Political analyst Jared Yates Sexton has said: "Republicans recognize that QAnon and Christian nationalism are invaluable tools" and that these belief systems "legitimize antidemocratic actions, political violence, and widespread oppression", which he calls an "incredible threat" that extends beyond Trumpism.
2. Do you disagree with the tenets and/or goals of the Seven Mountain Mandate?
The Seven Mountain Mandate, also Seven Mountains Mandate, 7M, or Seven Mountains Dominionism, is a conservative Christianmovement within Pentecostal and evangelical Christianity.
The movement is believed by its followers to have begun in 1975 with a purported message from God delivered to evangelicals Loren Cunningham, Bill Bright, and Francis Schaeffer ordering them to invade the "seven spheres" of society. The idea was not seriously considered until 2000 during a meeting between Cunningham and Lance Wallnau. The movement came to prominence after the 2013 publication of Lance Wallnau and Bill Johnson's Invading Babylon: The 7 Mountain Mandate.

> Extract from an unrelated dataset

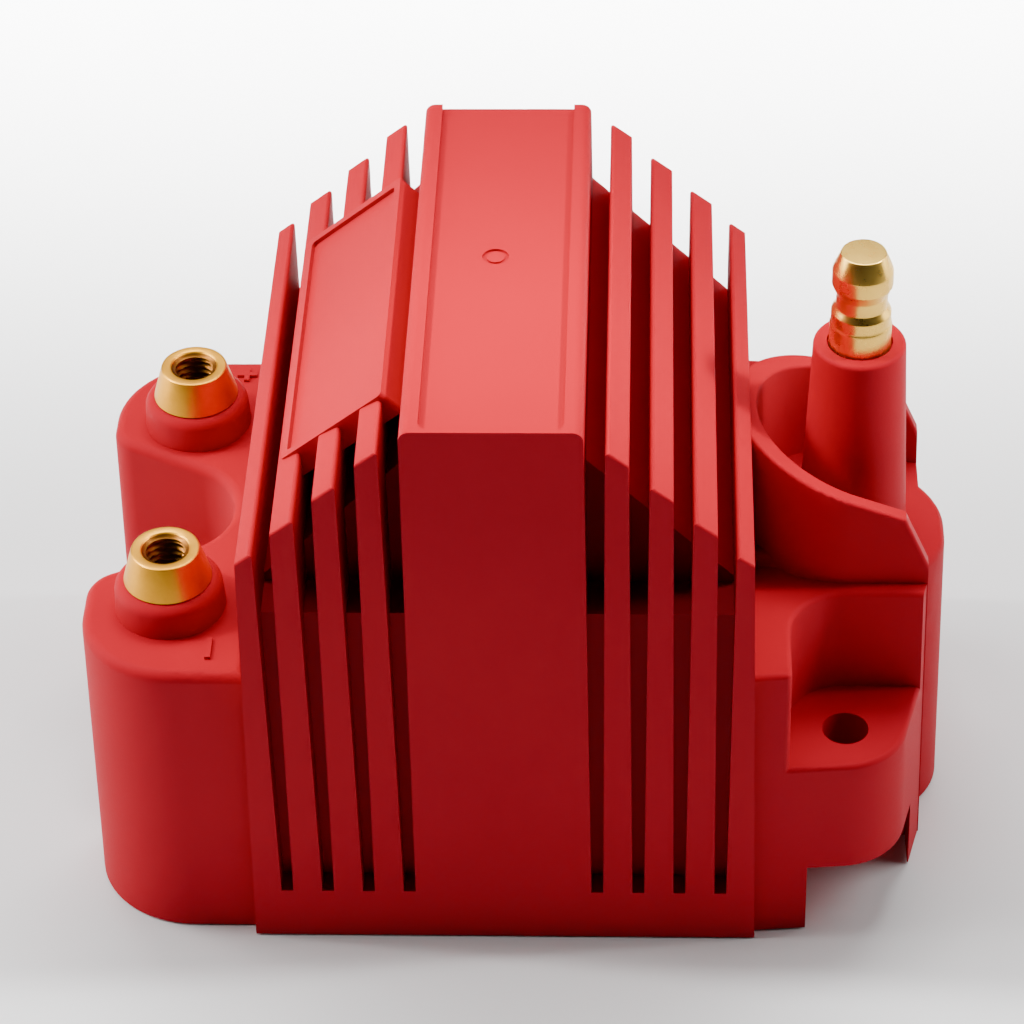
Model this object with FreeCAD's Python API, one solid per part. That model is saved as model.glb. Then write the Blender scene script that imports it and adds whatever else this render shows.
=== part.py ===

The movement was generally supportive of the Presidency of Donald Trump with member Paula White becoming the president's spiritual advisor. White claimed that Trump "will play a critical role in Armageddon as the United States stands alongside Israel in the battle against Islam." In 2020 Charlie Kirk said "finally we have a president that understands the seven mountains of cultural influence" during a speech at the Conservative Political Action Conference.
The Seven Mountain Mandate is part of dominionism.
Followers claim that the biblical base for the movement is derived from Revelation 17:1–18, wherein verse 9 reads, "And here is the mind which hath wisdom. The seven heads are seven mountains". The seven areas which the movement believe control society and which they seek to control are family, religion, education, media, entertainment, business, and government. They believe that their mission to take over the world is justified by Isaiah 2:2 "Now it shall come to pass in the latter days that the mountain of the Lord's house shall be established on the top of the mountains."
Followers believe that by fulfilling the Seven Mountain Mandate they can bring about the end times.